Analise ainda os talheres, que devem ser de tamanho infantil para os menores e. Já crianças maiores, podem usar garfos de salada, que são um pouco menores e mais fáceis de manusear.

Não faça tudo pelos seus filhos

Ao ver o filho cortando uma carne com dificuldade, é natural que os pais queiram assumir a tarefa e rapidamente cortem o alimento por ele. E tudo bem se isso acontecer algumas vezes. Mas é importante dar à criança oportunidades para que aprenda a usar os talheres – ainda que isso possa significar uma bagunça na mesa. Usar garfo e faca “é uma habilidade motora, assim como andar de bicicleta ou tocar piano, e eles precisam praticar”, disse McGlothlin.

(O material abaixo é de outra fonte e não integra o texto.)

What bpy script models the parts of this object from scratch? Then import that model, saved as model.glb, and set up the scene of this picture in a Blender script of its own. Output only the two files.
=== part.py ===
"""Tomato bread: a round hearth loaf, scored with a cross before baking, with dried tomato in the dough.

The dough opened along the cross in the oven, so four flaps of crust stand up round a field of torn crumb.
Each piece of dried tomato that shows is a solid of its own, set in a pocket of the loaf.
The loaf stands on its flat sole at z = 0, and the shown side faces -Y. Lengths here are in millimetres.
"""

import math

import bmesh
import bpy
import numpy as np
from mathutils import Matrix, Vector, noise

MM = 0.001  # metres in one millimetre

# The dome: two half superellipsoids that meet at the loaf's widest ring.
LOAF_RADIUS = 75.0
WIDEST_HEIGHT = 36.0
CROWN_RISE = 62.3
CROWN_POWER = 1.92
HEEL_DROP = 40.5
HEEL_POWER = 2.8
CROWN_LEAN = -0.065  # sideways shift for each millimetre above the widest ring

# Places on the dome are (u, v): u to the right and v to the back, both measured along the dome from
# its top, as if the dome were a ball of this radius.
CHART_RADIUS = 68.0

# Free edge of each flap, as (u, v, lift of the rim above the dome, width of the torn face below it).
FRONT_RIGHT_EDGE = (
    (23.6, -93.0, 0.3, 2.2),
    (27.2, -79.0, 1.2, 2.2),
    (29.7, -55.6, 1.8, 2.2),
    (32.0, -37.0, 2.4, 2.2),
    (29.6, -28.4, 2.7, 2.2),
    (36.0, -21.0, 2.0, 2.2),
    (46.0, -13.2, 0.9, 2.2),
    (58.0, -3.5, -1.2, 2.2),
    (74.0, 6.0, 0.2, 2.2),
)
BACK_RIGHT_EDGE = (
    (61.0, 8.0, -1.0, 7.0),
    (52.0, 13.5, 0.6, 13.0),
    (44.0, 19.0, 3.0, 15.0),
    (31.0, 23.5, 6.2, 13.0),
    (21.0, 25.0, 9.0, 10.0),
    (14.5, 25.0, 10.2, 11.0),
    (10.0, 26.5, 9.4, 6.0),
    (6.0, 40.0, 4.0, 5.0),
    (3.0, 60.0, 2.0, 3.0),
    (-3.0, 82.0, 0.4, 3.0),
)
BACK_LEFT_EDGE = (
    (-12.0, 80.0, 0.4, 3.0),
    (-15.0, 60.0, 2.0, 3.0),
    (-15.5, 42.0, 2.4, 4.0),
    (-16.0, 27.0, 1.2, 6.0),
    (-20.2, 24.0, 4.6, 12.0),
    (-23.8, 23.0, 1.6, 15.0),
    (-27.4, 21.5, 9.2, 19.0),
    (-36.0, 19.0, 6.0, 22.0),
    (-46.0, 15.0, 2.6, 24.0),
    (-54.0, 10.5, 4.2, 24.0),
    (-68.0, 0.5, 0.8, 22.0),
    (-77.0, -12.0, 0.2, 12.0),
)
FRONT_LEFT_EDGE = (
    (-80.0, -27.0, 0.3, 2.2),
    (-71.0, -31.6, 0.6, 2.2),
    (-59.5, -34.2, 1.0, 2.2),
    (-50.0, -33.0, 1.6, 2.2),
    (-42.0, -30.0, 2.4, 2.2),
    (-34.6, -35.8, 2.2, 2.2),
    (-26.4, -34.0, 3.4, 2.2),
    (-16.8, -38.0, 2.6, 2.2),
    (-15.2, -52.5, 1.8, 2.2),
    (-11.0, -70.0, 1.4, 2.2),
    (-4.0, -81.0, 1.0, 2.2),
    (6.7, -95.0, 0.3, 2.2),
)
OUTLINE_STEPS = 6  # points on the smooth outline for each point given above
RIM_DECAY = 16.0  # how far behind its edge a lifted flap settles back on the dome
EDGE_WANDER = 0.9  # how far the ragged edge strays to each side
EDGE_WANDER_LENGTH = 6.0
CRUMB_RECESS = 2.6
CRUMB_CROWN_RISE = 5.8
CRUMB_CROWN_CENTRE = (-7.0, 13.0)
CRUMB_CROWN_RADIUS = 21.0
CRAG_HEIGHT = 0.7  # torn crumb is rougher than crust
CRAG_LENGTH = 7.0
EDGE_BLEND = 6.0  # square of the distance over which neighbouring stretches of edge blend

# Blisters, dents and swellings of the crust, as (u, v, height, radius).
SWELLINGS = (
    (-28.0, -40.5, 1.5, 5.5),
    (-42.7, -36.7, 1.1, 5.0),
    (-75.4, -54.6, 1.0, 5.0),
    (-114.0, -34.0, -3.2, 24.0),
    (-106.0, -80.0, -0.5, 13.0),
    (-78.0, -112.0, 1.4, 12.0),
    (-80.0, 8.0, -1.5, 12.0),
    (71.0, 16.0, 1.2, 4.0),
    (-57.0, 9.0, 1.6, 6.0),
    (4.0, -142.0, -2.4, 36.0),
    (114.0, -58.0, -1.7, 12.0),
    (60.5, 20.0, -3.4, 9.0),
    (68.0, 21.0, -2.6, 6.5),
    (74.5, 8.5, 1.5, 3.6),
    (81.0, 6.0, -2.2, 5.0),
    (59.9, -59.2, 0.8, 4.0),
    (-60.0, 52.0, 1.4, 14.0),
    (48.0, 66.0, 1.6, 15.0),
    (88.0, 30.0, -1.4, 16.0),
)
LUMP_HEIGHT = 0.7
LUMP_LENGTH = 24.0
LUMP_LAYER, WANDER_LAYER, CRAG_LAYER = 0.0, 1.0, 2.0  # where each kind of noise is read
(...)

Outra forma de treinar essa habilidade sem tanta pressão é sugerir que use palitos de dente para alfinetar frutas como o melão. Atividades com pintura, escrita e tesoura também ajudam na coordenação motora fina, diz a terapeuta em alimentação. 

Corrija seus filhos sem deixá-los envergonhados

É preciso tomar cuidado para que as crianças não associem as refeições a situações de estresse e vergonha. Para que esse seja um momento positivo e agradável, McGlothlin sugeriu o uso de uma “linguagem passiva”, por meio de perguntas sugestivas como: será que se você cortar o legume antes de esfaqueá-lo, seria mais fácil? 

A terapeuta também sugere deixar parte dessa conversa para mais tarde, no que ela chama de sanduíche de feedback. Em uma postagem em seu blog sobre o assunto, McGlothlin explicou que isso consiste em dizer à criança algo que ela fez bem, algo para melhorar e, depois, outro comentário positivo. Dessa forma, a crítica fica “espremida” entre dois pontos positivos. Por exemplo: “Você fez um bom trabalho ao usar seu guardanapo no jantar! Seria ótimo se você pudesse manter seus pés para si mesmo enquanto come para não chatear sua irmã. Ela ficou tão feliz que você a ajudou a pegar o leite!” 

Gerencie suas expectativas

É importante que os pais reflitam se não estão esperando demais dos filhos, desejando que dominem habilidades que eles ainda não são capazes de fazê-las. Também é comum que os pais esperem algo dos filhos que sequer explicaram a ele como fazer. Limpar as mãos no guardanapo, e não na roupa, por exemplo. A especialista sugere deixar o guardanapo próximo da criança e dizer a ela que pode usá-lo. “Existem coisas que esperamos das crianças que realmente colocam muita pressão sobre elas, mas isso não é necessariamente algo que elas possam administrar”, disse McGlothlin. 

E se a criança sai correndo da mesa logo depois que termina de comer? Considere liberá-la, sugere a jornalista. “Reserve um minuto para pensar nas pequenas concessões que você pode fazer para tornar as refeições em família uma experiência mais agradável e menos gritante para todos”, finaliza Melinda.